The same relationship between worker productivity and pay holds at home. American teenagers, for example, are paid wages much lower than are American workers in their 30s, 40s, and 50s. The reason is that teenagers – having far fewer skills and much less experience than do older workers – are much less productive than are older workers. Teenagers’ lower wages reflect this lower productivity.

Yet no one declares that low-wage teenagers have an unfair competitive advantage over high-wage adults. No one advocates tariffs on goods and services supplied by teenagers lest the untariffed supply of such goods and services drive adults’ wages down to those earned by teens.

For the same correct reason that no one worries about free trade between adults and teens, no one should worry about free trade between high-wage fellow citizens and low-wage foreigners. High wages in the US reflect American workers’ high productivity. And these wages are no more likely to be driven down by free trade with low-wage countries than they are to be driven down by free trade with teenagers.

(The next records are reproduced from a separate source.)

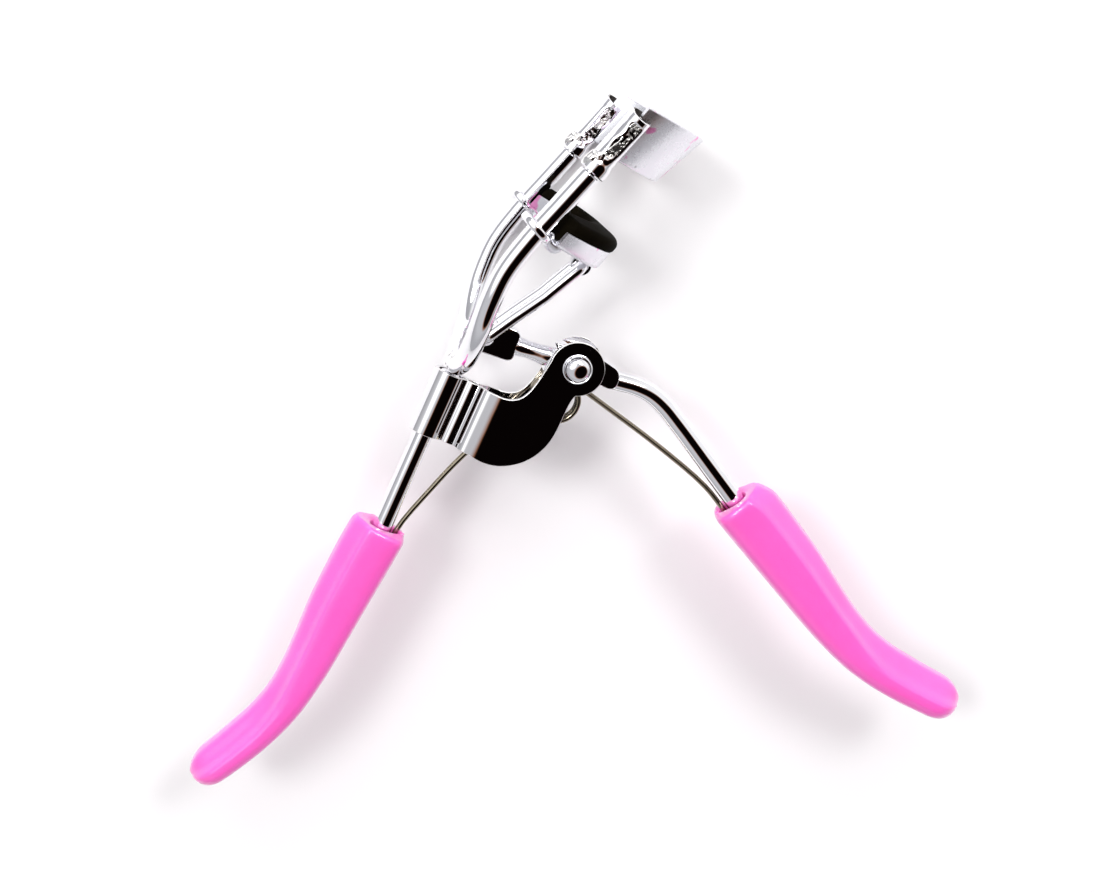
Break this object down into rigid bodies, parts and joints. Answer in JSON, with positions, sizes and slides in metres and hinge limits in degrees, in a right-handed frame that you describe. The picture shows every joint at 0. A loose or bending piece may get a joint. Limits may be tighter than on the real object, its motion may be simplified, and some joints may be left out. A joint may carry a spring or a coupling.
{
  "type": "eyelash curler",
  "caption": "Hand-held lever tool with a wire fork frame, curved clamping jaws with a rubber pad, a pivot bracket, a coil spring and soft finger grips.",
  "frame": {"origin": "middle of the bottom of the tool's bounding box, the tool lying on its side and open", "axes": "+Y up the straight guide prongs, the way the lower jaw travels; +X the side the jaws bulge to and the moving handle opens to; +Z along the lever's pivot rivet"},
  "size_m": [0.0998, 0.1178, 0.036],
  "materials": {
    "bright_chrome": "mirror-bright plated wire",
    "bracket_chrome": "mirror-bright plated sheet",
    "jaw_chrome": "satin-bright plated sheet",
    "spring_steel": "bright drawn wire",
    "pink_grip": "semi-gloss soft vinyl",
    "black_rubber": "smooth glossy rubber"
  },
  "bodies": {
    "frame": {"stem_rod": "bright_chrome", "prong_front": "bright_chrome", "prong_back": "bright_chrome", "upper_jaw_plate": "jaw_chrome", "pivot_bracket": "bracket_chrome", "pivot_rivet": "bright_chrome", "torsion_spring": "spring_steel", "fixed_grip": "pink_grip"},
    "moving_handle": {"lever_arm": "bright_chrome", "moving_grip": "pink_grip"},
    "lower_jaw": {"pad_holder": "jaw_chrome", "rubber_pad": "black_rubber"},
    "push_yoke": {"push_yoke": "bright_chrome"}
  },
  "joints": [
    {"name": "handle_pivot", "type": "hinge", "parent": "frame", "child": "moving_handle", "pos_m": [-0.02847, 0.02418, 0.018], "axis": [0, 0, -1], "range_deg": [0, 39.3], "stiffness_Nm_per_rad": 0.15, "springref_deg": -20.05, "deforming": ["torsion_spring"]},
    {"name": "jaw_slide", "type": "slide", "parent": "frame", "child": "lower_jaw", "axis": [0, 1, 0], "range_m": [0, 0.009]},
    {"name": "yoke_swing", "type": "hinge", "parent": "lower_jaw", "child": "push_yoke", "pos_m": [-0.03777, 0.03518, 0.018], "axis": [0, 0, -1], "range_deg": [0, 3.8]}
  ],
  "couplings": [
    {"joint": "jaw_slide", "follows": "handle_pivot", "m_per_rad": 0.01312},
    {"joint": "yoke_swing", "follows": "handle_pivot", "ratio": 0.096}
  ]
}
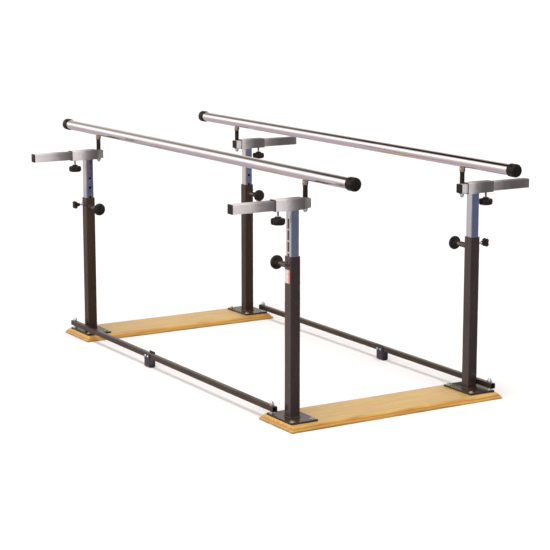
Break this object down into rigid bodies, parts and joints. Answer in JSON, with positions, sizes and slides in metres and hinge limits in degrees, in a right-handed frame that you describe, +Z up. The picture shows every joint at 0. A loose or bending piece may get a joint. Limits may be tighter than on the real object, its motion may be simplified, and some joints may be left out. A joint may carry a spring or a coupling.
{
  "type": "parallel bars",
  "caption": "Folding parallel bars for walking practice: handrails on height- and width-adjustable telescoping uprights, joined by folding floor stringers between timber base planks.",
  "frame": {"origin": "on the floor, midway between the rails and midway along them", "axes": "+X along the rails, +Y across the walkway, +Z up"},
  "size_m": [2.1336, 1.201, 0.8503],
  "materials": {
    "oak": "clear-lacquered light oak, bevelled edges",
    "bronze_paint": "dark bronze textured enamel on steel",
    "black_paint": "black enamel on steel",
    "yellow_zinc": "yellow zinc-plated steel",
    "bright_zinc": "bright zinc-plated steel",
    "chrome": "bright chrome-plated steel",
    "satin_steel": "brushed along its length",
    "rail_steel": "polished tube",
    "black_plastic": "moulded black plastic",
    "black_rubber": "soft black vinyl",
    "spring_steel": "hard-drawn wire"
  },
  "bodies": {
    "base_left": {"plank_left": "oak", "base_plates_left": "bronze_paint", "uprights_left": "bronze_paint", "lag_screws_left": "yellow_zinc", "lag_washers_left": "bright_zinc", "weld_fittings_left": "bronze_paint", "pivot_bolts_left": "bright_zinc", "pin_spring_nl": "spring_steel", "pin_spring_fl": "spring_steel"},
    "base_right": {"plank_right": "oak", "base_plates_right": "bronze_paint", "uprights_right": "bronze_paint", "lag_screws_right": "yellow_zinc", "lag_washers_right": "bright_zinc", "weld_fittings_right": "bronze_paint", "pivot_bolts_right": "bright_zinc", "pin_spring_nr": "spring_steel", "pin_spring_fr": "spring_steel"},
    "stringer_near": {"stringer_near": "bronze_paint", "stringer_foot_near": "black_paint", "foot_bolts_near": "bright_zinc"},
    "stringer_far": {"stringer_far": "bronze_paint", "stringer_foot_far": "black_paint", "foot_bolts_far": "bright_zinc"},
    "riser_nl": {"riser_nl": "chrome"},
    "arm_nl": {"arm_nl": "satin_steel", "arm_plugs_nl": "black_plastic"},
    "height_pin_nl": {"height_pin_nl": "black_plastic"},
    "clamp_screw_nl": {"clamp_screw_nl": "black_plastic"},
    "riser_nr": {"riser_nr": "chrome"},
    "arm_nr": {"arm_nr": "satin_steel", "arm_plugs_nr": "black_plastic"},
    "height_pin_nr": {"height_pin_nr": "black_plastic"},
    "clamp_screw_nr": {"clamp_screw_nr": "black_plastic"},
    "riser_fl": {"riser_fl": "chrome"},
    "arm_fl": {"arm_fl": "satin_steel", "arm_plugs_fl": "black_plastic"},
    "height_pin_fl": {"height_pin_fl": "black_plastic"},
    "clamp_screw_fl": {"clamp_screw_fl": "black_plastic"},
    "riser_fr": {"riser_fr": "chrome"},
    "arm_fr": {"arm_fr": "satin_steel", "arm_plugs_fr": "black_plastic"},
    "height_pin_fr": {"height_pin_fr": "black_plastic"},
    "clamp_screw_fr": {"clamp_screw_fr": "black_plastic"},
    "set_screw_nl": {"set_screw_nl": "black_plastic"},
    "set_screw_fr": {"set_screw_fr": "black_plastic"},
    "rail_near": {"rail_near": "rail_steel", "rail_caps_near": "black_rubber", "rail_lugs_near": "yellow_zinc", "rail_posts_near": "yellow_zinc", "clevis_pins_near": "yellow_zinc", "post_spacers_near": "black_plastic", "post_nuts_near": "bright_zinc"},
    "rail_far": {"rail_far": "rail_steel", "rail_caps_far": "black_rubber", "rail_lugs_far": "yellow_zinc", "rail_posts_far": "yellow_zinc", "clevis_pins_far": "yellow_zinc", "post_spacers_far": "black_plastic", "post_nuts_far": "bright_zinc"}
  },
  "joints": [
    {"name": "fold", "type": "hinge", "parent": "base_left", "child": "stringer_near", "pos_m": [-0.835, -0.4055, 0.0477], "axis": [0, 0, -1], "range_deg": [0, 80]},
    {"name": "fold_far_stringer", "type": "hinge", "parent": "base_left", "child": "stringer_far", "pos_m": [-0.705, 0.4055, 0.0477], "axis": [0, 0, -1], "range_deg": [0, 80]},
    {"name": "fold_right_base", "type": "hinge", "parent": "stringer_near", "child": "base_right", "pos_m": [0.705, -0.4055, 0.0477], "axis": [0, 0, -1], "range_deg": [-80, 0]},
    {"name": "height_near", "type": "slide", "parent": "base_left", "child": "riser_nl", "axis": [0, 0, 1], "range_m": [-0.1143, 0.1905]},
    {"name": "height_near_right", "type": "slide", "parent": "base_right", "child": "riser_nr", "axis": [0, 0, 1], "range_m": [-0.1143, 0.1905]},
    {"name": "width_near", "type": "slide", "parent": "riser_nl", "child": "arm_nl", "axis": [0, 1, 0], "range_m": [0, 0.1016]},
    {"name": "width_near_right", "type": "slide", "parent": "riser_nr", "child": "arm_nr", "axis": [0, 1, 0], "range_m": [0, 0.1016]},
    {"name": "fold_rail_near", "type": "hinge", "parent": "arm_nl", "child": "rail_near", "pos_m": [-0.77, -0.3177, 0.735], "axis": [0, 0, -1], "range_deg": [0, 80]},
    {"name": "height_far", "type": "slide", "parent": "base_left", "child": "riser_fl", "axis": [0, 0, 1], "range_m": [-0.1143, 0.1905]},
    {"name": "height_far_right", "type": "slide", "parent": "base_right", "child": "riser_fr", "axis": [0, 0, 1], "range_m": [-0.1143, 0.1905]},
    {"name": "width_far", "type": "slide", "parent": "riser_fl", "child": "arm_fl", "axis": [0, -1, 0], "range_m": [0, 0.1016]},
    {"name": "width_far_right", "type": "slide", "parent": "riser_fr", "child": "arm_fr", "axis": [0, -1, 0], "range_m": [0, 0.1016]},
    {"name": "fold_rail_far", "type": "hinge", "parent": "arm_fl", "child": "rail_far", "pos_m": [-0.77, 0.3177, 0.735], "axis": [0, 0, -1], "range_deg": [0, 80]},
    {"name": "height_pin_nl", "type": "slide", "parent": "base_left", "child": "height_pin_nl", "axis": [1, 0, 0], "range_m": [0, 0.012], "stiffness_N_per_m": 1500, "springref_m": -0.008, "deforming": ["pin_spring_nl"]},
    {"name": "clamp_screw_nl", "type": "hinge", "parent": "riser_nl", "child": "clamp_screw_nl", "pos_m": [-0.77, -0.4216, 0.683], "axis": [0, 0, 1], "range_deg": [0, 720]},
    {"name": "height_pin_nr", "type": "slide", "parent": "base_right", "child": "height_pin_nr", "axis": [-1, 0, 0], "range_m": [0, 0.012], "stiffness_N_per_m": 1500, "springref_m": -0.008, "deforming": ["pin_spring_nr"]},
    {"name": "clamp_screw_nr", "type": "hinge", "parent": "riser_nr", "child": "clamp_screw_nr", "pos_m": [0.77, -0.4216, 0.683], "axis": [0, 0, 1], "range_deg": [0, 720]},
    {"name": "height_pin_fl", "type": "slide", "parent": "base_left", "child": "height_pin_fl", "axis": [1, 0, 0], "range_m": [0, 0.012], "stiffness_N_per_m": 1500, "springref_m": -0.008, "deforming": ["pin_spring_fl"]},
    {"name": "clamp_screw_fl", "type": "hinge", "parent": "riser_fl", "child": "clamp_screw_fl", "pos_m": [-0.77, 0.4216, 0.683], "axis": [0, 0, 1], "range_deg": [0, 720]},
    {"name": "height_pin_fr", "type": "slide", "parent": "base_right", "child": "height_pin_fr", "axis": [-1, 0, 0], "range_m": [0, 0.012], "stiffness_N_per_m": 1500, "springref_m": -0.008, "deforming": ["pin_spring_fr"]},
    {"name": "clamp_screw_fr", "type": "hinge", "parent": "riser_fr", "child": "clamp_screw_fr", "pos_m": [0.77, 0.4216, 0.683], "axis": [0, 0, 1], "range_deg": [0, 720]},
    {"name": "set_screw_nl", "type": "hinge", "parent": "base_left", "child": "set_screw_nl", "pos_m": [-0.77, -0.42, 0.538], "axis": [0, 1, 0], "range_deg": [0, 720]},
    {"name": "set_screw_fr", "type": "hinge", "parent": "base_right", "child": "set_screw_fr", "pos_m": [0.77, 0.42, 0.538], "axis": [0, 1, 0], "range_deg": [0, 720]}
  ],
  "couplings": [
    {"joint": "fold_far_stringer", "follows": "fold", "ratio": 1},
    {"joint": "fold_right_base", "follows": "fold", "ratio": -1},
    {"joint": "height_near_right", "follows": "height_near", "ratio": 1},
    {"joint": "width_near_right", "follows": "width_near", "ratio": 1},
    {"joint": "fold_rail_near", "follows": "fold", "ratio": 1},
    {"joint": "height_far_right", "follows": "height_far", "ratio": 1},
    {"joint": "width_far_right", "follows": "width_far", "ratio": 1},
    {"joint": "fold_rail_far", "follows": "fold", "ratio": 1}
  ]
}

A more revealing name for “low-wage workers” is “low-productivity workers.” And so when you next encounter the charge that low-wage foreign workers enjoy an advantage over high-wage American workers, replace “low-wage” with “low-productivity,” and “high-wage” with “high-productivity,” to get this bit of silliness: “Low-productivity foreign workers have an advantage over high-productivity American workers.” This rewording clearly reveals why it’s a mistake for people in high-wage countries to fear trade with people in low-wage countries.